Despite the severe price to be paid by American companies, Russia is unlikely to be even marginally wounded by the sanctions bills. Unable to engage with American firms, Russia could turn to less scrupulous foreign competitors such as Turkey or Qatar in the Middle East or the Chinese, who would eagerly fill the gaps left vacant by American companies. Years of building transparent, accountable, and fair business practices with Russia would be lost. The reduced economic influence would ultimately give the United States less leverage to punish Putin and other Russian oligarchs who worked to undermine our elections. China in particular stands to gain much from Russia’s diminished trade with the United States. U.S. sanctions on Russia are welcomed by China because they drive the two countries closer.
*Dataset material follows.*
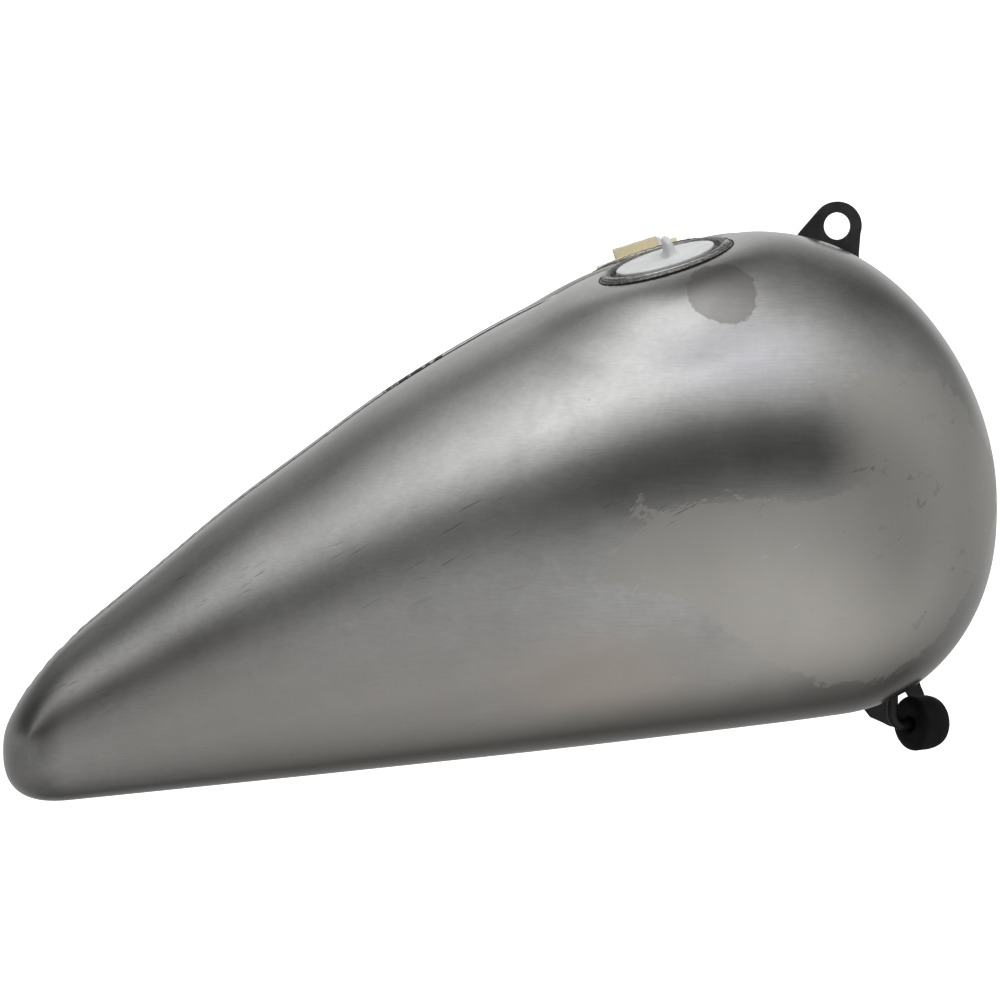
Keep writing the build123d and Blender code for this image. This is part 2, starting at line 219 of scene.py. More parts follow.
def bead(name, points, radius, ripple=0.25, sides=8):
    """A weld bead or rolled seam along points."""
    rings = []
    points = [Vector(p) for p in points]
    for i, p in enumerate(points):
        along = (points[min(i + 1, len(points) - 1)] - points[max(i - 1, 0)]).normalized()
        across = along.cross(Vector((0, 0, 1)) if abs(along.z) < 0.9 else Vector((1, 0, 0))).normalized()
        up = across.cross(along)
        size = radius * (1 + ripple * wobble(p, 0.45) + 0.5 * ripple * sin(i * 2.1))
        if i in (0, len(points) - 1):
            size *= 0.3
        rings.append([p + (across * cos(2 * pi * k / sides) + up * sin(2 * pi * k / sides)) * size
                      for k in range(sides)])
    return joined(name, loops(Matrix.Identity(4), rings))


def neck_frame(side):
    """Matrix of a filler neck: its seat's centre, with local Z along the neck."""
    axis = Vector((-sin(NECK_REARWARD) * cos(NECK_OUTWARD), side * sin(NECK_OUTWARD),
                   cos(NECK_REARWARD) * cos(NECK_OUTWARD)))
    along = Vector((cos(NECK_REARWARD), 0, sin(NECK_REARWARD)))
    across = axis.cross(along)
    origin = Vector((NECK_X, side * NECK_Y, section(NECK_X)[0] - NECK_SINK))
    turn = Matrix((along, across, axis)).transposed().to_4x4()
    return Matrix.Translation(origin) @ turn


# ---- outer skins --------------------------------------------------------------------------
ROWS_TAIL, ROWS_MIDDLE, ROWS_NOSE, COLUMNS = 34, 120, 70, 110
EDGE_COLUMNS, UPPER_COLUMNS = 5, 48
LAST_TURN, NOSE_INSIDE = 89.6, 0.025
DRESSED_R, DRESSED_HEIGHT = 88, 45


def row_places():
    """Stations from tail to nose, closer together where the ends round over."""
    tail = [TAIL_START - (TAIL_START - TAIL_X) * sin(radians(LAST_TURN * (1 - i / ROWS_TAIL)))
            for i in range(ROWS_TAIL)]
    middle = [TAIL_START + (CREST_X - TAIL_START) * i / ROWS_MIDDLE for i in range(ROWS_MIDDLE)]
    nose = [CREST_X + (NOSE_X - CREST_X) * sin(radians(LAST_TURN * i / ROWS_NOSE))
            for i in range(ROWS_NOSE + 1)]
    return tail + middle + nose


def outline(x):
    """Points round one lobe at x, from the channel's edge over the crest and under the bottom."""
    top, bottom, half = section(x)
    crest = HALF_GAP + CREST_SHARE * (half - HALF_GAP)
    flat = HALF_GAP + FLAT_SHARE * (half - HALF_GAP)
    dip = EDGE_DIP * min(1.0, (top - bottom) / 50)
    widest = bottom + WIDEST_SHARE * (top - bottom)
    points = []
    for i in range(EDGE_COLUMNS):
        t = i / EDGE_COLUMNS
        points.append((HALF_GAP + (crest - HALF_GAP) * t, top - dip * (1 - t) ** 2))
    for i in range(UPPER_COLUMNS):
        turn = pi / 2 * (1 - i / UPPER_COLUMNS)
        out = crest + (half - crest) * max(cos(turn), 0) ** (2 / UPPER_POWER)
        points.append((out, widest + (top - widest) * sin(turn) ** (2 / UPPER_POWER)))
    lower = COLUMNS - UPPER_COLUMNS - 2 * EDGE_COLUMNS
    for i in range(lower + 1):
        turn = pi / 2 * i / lower
        out = flat + (half - flat) * max(cos(turn), 0) ** (2 / LOWER_POWER)
        points.append((out, widest - (widest - bottom) * max(sin(turn), 0) ** (2 / LOWER_POWER)))
    for i in range(1, EDGE_COLUMNS):
        points.append((flat + (HALF_GAP - flat) * i / (EDGE_COLUMNS - 1), bottom))
    return points


def evenly(points, count):
    """The same outline as count points at equal steps along it."""
    lengths = [0.0]
    for a, b in zip(points, points[1:]):
        lengths.append(lengths[-1] + sqrt((b[0] - a[0]) ** 2 + (b[1] - a[1]) ** 2))
    result = []
    i = 0
    for k in range(count):
        goal = lengths[-1] * k / (count - 1)
        while i < len(points) - 2 and lengths[i + 1] < goal:
            i += 1
        step = lengths[i + 1] - lengths[i]
        t = (goal - lengths[i]) / step if step else 0.0
        result.append((points[i][0] + (points[i + 1][0] - points[i][0]) * t,
                       points[i][1] + (points[i + 1][1] - points[i][1]) * t))
    return result


def flattened(point, to_neck, from_neck):
    """The skin dressed flat round the filler collar."""
    local = to_neck @ point
    reach = sqrt(local.x ** 2 + local.y ** 2)
    if reach > DRESSED_R or abs(local.z) > DRESSED_HEIGHT:
        return point
    near = (1 - ramp(reach, 30, DRESSED_R)) * ramp(point.y, HALF_GAP + 0.5, HALF_GAP + 8)
    local.z += (-0.1 - local.z) * near
    return from_neck @ local


def outer_skin(name, side):
    """Pressed shell of one lobe, cut away under the collar and inside the bung."""
    from_neck = neck_frame(1)
    to_neck = from_neck.inverted()
    rows = []
    for x in row_places():
        row = [Vector((min(x, NOSE_X - NOSE_INSIDE), y, z)) for y, z in evenly(outline(x), COLUMNS)]
        rows.append([flattened(p, to_neck, from_neck) for p in row])
    count = len(rows)
    outer, inner, cut = [], [], set()
    for i, row in enumerate(rows):
        for j, p in enumerate(row):
            along = rows[min(i + 1, count - 1)][j] - rows[max(i - 1, 0)][j]
            round_ = row[min(j + 1, COLUMNS - 1)] - row[max(j - 1, 0)]
            normal = along.cross(round_)
            if normal.length < 1e-9:
                normal = Vector((1 if i > count / 2 else -1, 0, 0))
            normal.normalize()
            if normal.dot(p - Vector((p.x, HALF_GAP, (row[0].z + row[-1].z) / 2))) < 0:
                normal = -normal
            local = to_neck @ p
            in_neck = sqrt(local.x ** 2 + local.y ** 2) < NECK_HOLE_R and p.z > -80
            from_bung = sqrt((p.x - BUNG[0]) ** 2 + (p.y - BUNG[1]) ** 2)
            in_bung = side > 0 and from_bung < BUNG_HOLE_R and p.z < -250
            if in_neck or in_bung:
                cut.add(len(outer))
            outer.append(p)
            inner.append(p - normal * SHEET)
    total = len(outer)
    faces = []
    for i in range(count - 1):
        for j in range(COLUMNS - 1):
            a = i * COLUMNS + j
            quad = (a, a + 1, a + COLUMNS + 1, a + COLUMNS)
            if not cut.intersection(quad):
                faces.append(tuple(reversed(quad)))
                faces.append(tuple(total + k for k in quad))
    for j in (0, COLUMNS - 1):
        for i in range(count - 1):
            a, b = i * COLUMNS + j, (i + 1) * COLUMNS + j
            faces.append((a, b, total + b, total + a) if j else (b, a, total + a, total + b))
    for i in (0, count - 1):
        end = list(range(i * COLUMNS, (i + 1) * COLUMNS))
        a, b = end[0], end[-1]
        caps = [tuple(end), tuple(total + k for k in reversed(end)), (a, b, total + b, total + a)]
        faces += [tuple(reversed(face)) for face in caps] if i else caps
    if side < 0:
        faces = [tuple(reversed(face)) for face in faces]
    return mesh_object(name, [world(p, side) for p in outer + inner], faces)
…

For the Chinese, a friendly posture with Russia guarantees that China’s northern and western frontiers are protected, and reduces focus on the American rebalance to the Asia-Pacific.
Broad unilateral sanctions against Russia have proven to be less than effective in the past. Since sanctions were imposed in 2014 by the U.S., and renewed subsequently ever since in both the U.S. and the European Union, Putin has continued his belligerence with Russia’s neighbors. After the annexation of Crimea and the imposition of sanctions, Russian military forces permeated the Ukrainian border in November 2014. In December 2015, Putin admitted for the first time that he ordered the presence of Russian military specialists in east Ukraine.
Congress should take a more targeted approach. Senator Cory Gardner’s Cyber Deterrence and Response Act (CDRA) would punish those responsible for interfering in American elections without adversely affecting American interests. Instead of indiscriminately targeting important international financial, energy, and manufacturing operations, CDRA would allow the President to designate a foreign state or group a “critical cyber threat actor” and punish individuals though targeted sanctions. Equally important, the law would allow the President to waive sanctions as needed, to ensure the protection of American interests abroad and account for changing geopolitical postures.
As a former Congressman, I know the value of good sound bites, however, politically expedient messaging shouldn’t trump the health of America’s economy and commercial relationships. DASKAA and DETER will hurt American interests abroad. Just like Cuba in 2000, America should work creatively and intelligently to bolster our international relationships and punish our geopolitical rivals.
George Nethercutt is the former Congressman from the 5th District of Washington and the former Vice-Chairman of the Committee on Appropriations subcommittee on National Security.